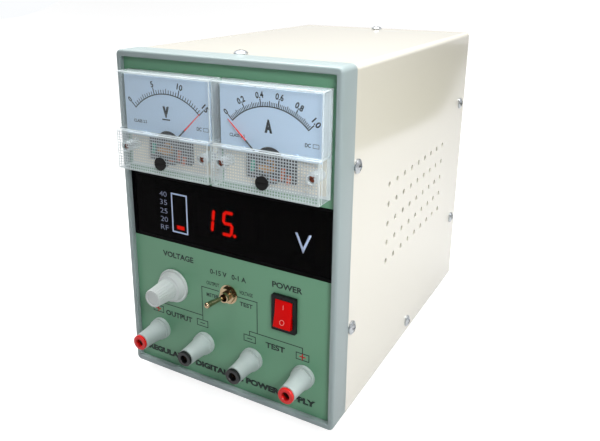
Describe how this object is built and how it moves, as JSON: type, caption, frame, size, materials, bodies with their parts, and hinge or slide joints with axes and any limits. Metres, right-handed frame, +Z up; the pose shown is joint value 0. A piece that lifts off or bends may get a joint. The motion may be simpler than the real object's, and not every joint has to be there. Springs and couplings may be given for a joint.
{
  "type": "bench power supply",
  "caption": "Bench DC power supply: boxed steel case with moving-coil volt and amp meters, LED display, voltage knob, toggle, power rocker and binding posts.",
  "frame": {"origin": "centre of the overall box, at the underside of the rubber feet", "axes": "+Z up, front panel faces -Y, +X to the right as seen from the front"},
  "size_m": [0.1458, 0.2674, 0.2099],
  "materials": {
    "frame_plastic": "satin blue-grey moulding",
    "bare_steel": "zinc-plated sheet",
    "printed_overlay": "fine-textured green print",
    "smoky_window": "dark tinted acrylic",
    "cover_paint": "cream powder coat",
    "zinc_screws": "bright zinc",
    "foot_rubber": "black rubber",
    "clear_acrylic": "clear acrylic",
    "meter_base_grey": "pale translucent grey moulding",
    "black_plastic": "moulded black",
    "dial_card": "pale blue-white print",
    "magnet_black": "black magnet and yoke",
    "needle_red": "red-tipped pointer",
    "brass": "bare brass",
    "dark_copper": "dark coppered steel",
    "knob_grey": "satin grey-white",
    "shaft_aluminium": "turned",
    "pot_metal": "pressed can",
    "warm_nickel": "polished, brassy",
    "blue_phenolic": "moulded blue",
    "rocker_red": "translucent red",
    "cap_grey": "satin grey",
    "ring_red": "red",
    "ring_black": "black",
    "tinned_brass": "tin plate",
    "drawer_black": "black",
    "fuse_glass": "glass and nickel caps",
    "selector_red": "red",
    "black_anodised": "black anodised",
    "transistor_can": "nickel can",
    "lamination_steel": "varnished laminations",
    "copper_coil": "taped copper winding",
    "board_green": "solder mask",
    "can_sleeve": "blue sleeve",
    "led_grey": "dark face"
  },
  "bodies": {
    "case": {"front_frame": "frame_plastic", "front_panel": "bare_steel", "front_bracket": "bare_steel", "chassis_tray": "bare_steel", "rear_panel": "bare_steel", "panel_overlay": "printed_overlay", "display_window": "smoky_window", "cover": "cover_paint", "cover_screws": "zinc_screws", "chassis_screws": "zinc_screws", "feet": "foot_rubber", "voltmeter_cover": "clear_acrylic", "ammeter_cover": "clear_acrylic", "voltmeter_base": "meter_base_grey", "ammeter_base": "meter_base_grey", "rocker_frame": "black_plastic", "inlet_body": "black_plastic", "selector_body": "black_plastic", "board_parts": "black_plastic", "voltmeter_dial": "dial_card", "ammeter_dial": "dial_card", "voltmeter_movement": "magnet_black", "ammeter_movement": "magnet_black", "meter_studs": "brass", "post_studs": "brass", "meter_screws": "dark_copper", "pot_body": "pot_metal", "toggle_bushing": "warm_nickel", "panel_nuts": "warm_nickel", "toggle_body": "blue_phenolic", "post_flanges": "cap_grey", "solder_lugs": "tinned_brass", "inlet_pins": "tinned_brass", "heat_sink": "black_anodised", "power_transistor": "transistor_can", "transformer_core": "lamination_steel", "transformer_coil": "copper_coil", "main_board": "board_green", "display_board": "board_green", "capacitors": "can_sleeve", "led_display": "led_grey"},
    "voltage_dial": {"voltage_knob": "knob_grey", "pot_shaft": "shaft_aluminium"},
    "toggle": {"toggle_lever": "warm_nickel"},
    "rocker": {"rocker_button": "rocker_red"},
    "voltmeter_pointer": {"voltmeter_needle": "needle_red"},
    "ammeter_pointer": {"ammeter_needle": "needle_red"},
    "voltmeter_adjuster": {"voltmeter_zero": "black_plastic"},
    "ammeter_adjuster": {"ammeter_zero": "black_plastic"},
    "selector": {"selector_slider": "selector_red"},
    "fuse_holder": {"fuse_drawer": "drawer_black", "fuse": "fuse_glass"},
    "output_plus_lift": {"output_plus_ring": "ring_red"},
    "output_plus_nut": {"output_plus_cap": "cap_grey"},
    "output_minus_lift": {"output_minus_ring": "ring_black"},
    "output_minus_nut": {"output_minus_cap": "cap_grey"},
    "test_minus_lift": {"test_minus_ring": "ring_black"},
    "test_minus_nut": {"test_minus_cap": "cap_grey"},
    "test_plus_lift": {"test_plus_ring": "ring_red"},
    "test_plus_nut": {"test_plus_cap": "cap_grey"}
  },
  "joints": [
    {"name": "voltage_turn", "type": "hinge", "parent": "case", "child": "voltage_dial", "pos_m": [-0.0388, -0.1159, 0.0672], "axis": [0, 1, 0], "range_deg": [-300, 0]},
    {"name": "toggle_throw", "type": "hinge", "parent": "case", "child": "toggle", "pos_m": [0.0013, -0.1144, 0.0717], "axis": [0, 0, 1], "range_deg": [0, 23]},
    {"name": "power_rock", "type": "hinge", "parent": "case", "child": "rocker", "pos_m": [0.0389, -0.1141, 0.0703], "axis": [1, 0, 0], "range_deg": [0, 20]},
    {"name": "voltmeter_swing", "type": "hinge", "parent": "case", "child": "voltmeter_pointer", "pos_m": [-0.0329, -0.12055, 0.1552], "axis": [0, 1, 0], "range_deg": [-94, 2]},
    {"name": "ammeter_swing", "type": "hinge", "parent": "case", "child": "ammeter_pointer", "pos_m": [0.0329, -0.12055, 0.1552], "axis": [0, 1, 0], "range_deg": [-1, 95]},
    {"name": "voltmeter_zero_turn", "type": "hinge", "parent": "case", "child": "voltmeter_adjuster", "pos_m": [-0.0329, -0.1258, 0.1486], "axis": [0, 1, 0], "continuous": true},
    {"name": "ammeter_zero_turn", "type": "hinge", "parent": "case", "child": "ammeter_adjuster", "pos_m": [0.0329, -0.1258, 0.1486], "axis": [0, 1, 0], "continuous": true},
    {"name": "output_plus_travel", "type": "slide", "parent": "case", "child": "output_plus_lift", "axis": [0, -1, 0], "range_m": [0, 0.005]},
    {"name": "output_plus_unscrew", "type": "hinge", "parent": "output_plus_lift", "child": "output_plus_nut", "pos_m": [-0.051, -0.1239, 0.0343], "axis": [0, -1, 0], "range_deg": [0, 1801]},
    {"name": "output_minus_travel", "type": "slide", "parent": "case", "child": "output_minus_lift", "axis": [0, -1, 0], "range_m": [0, 0.005]},
    {"name": "output_minus_unscrew", "type": "hinge", "parent": "output_minus_lift", "child": "output_minus_nut", "pos_m": [-0.017, -0.1239, 0.0343], "axis": [0, -1, 0], "range_deg": [0, 1801]},
    {"name": "test_minus_travel", "type": "slide", "parent": "case", "child": "test_minus_lift", "axis": [0, -1, 0], "range_m": [0, 0.005]},
    {"name": "test_minus_unscrew", "type": "hinge", "parent": "test_minus_lift", "child": "test_minus_nut", "pos_m": [0.017, -0.1239, 0.0343], "axis": [0, -1, 0], "range_deg": [0, 1801]},
    {"name": "test_plus_travel", "type": "slide", "parent": "case", "child": "test_plus_lift", "axis": [0, -1, 0], "range_m": [0, 0.005]},
    {"name": "test_plus_unscrew", "type": "hinge", "parent": "test_plus_lift", "child": "test_plus_nut", "pos_m": [0.051, -0.1239, 0.0343], "axis": [0, -1, 0], "range_deg": [0, 1801]},
    {"name": "selector_slide", "type": "slide", "parent": "case", "child": "selector", "axis": [1, 0, 0], "range_m": [0, 0.005]},
    {"name": "fuse_slide", "type": "slide", "parent": "case", "child": "fuse_holder", "axis": [0, 1, 0], "range_m": [0, 0.018]}
  ],
  "couplings": [
    {"joint": "output_plus_unscrew", "follows": "output_plus_travel", "rad_per_m": 6283.2},
    {"joint": "output_minus_unscrew", "follows": "output_minus_travel", "rad_per_m": 6283.2},
    {"joint": "test_minus_unscrew", "follows": "test_minus_travel", "rad_per_m": 6283.2},
    {"joint": "test_plus_unscrew", "follows": "test_plus_travel", "rad_per_m": 6283.2}
  ]
}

────────────────────────────────────────

What the task requires
Select, from the listing, all lines that include the word "with".

Output for this task
Describe how this object is built and how it moves, as JSON: type, caption, frame, size, materials, bodies with their parts, and hinge or slide joints with axes and any limits. Metres, right-handed frame, +Z up; the pose shown is joint value 0. A piece that lifts off or bends may get a joint. The motion may be simpler than the real object's, and not every joint has to be there. Springs and couplings may be given for a joint.
  "caption": "Bench DC power supply: boxed steel case with moving-coil volt and amp meters, LED display, voltage knob, toggle, power rocker and binding posts.",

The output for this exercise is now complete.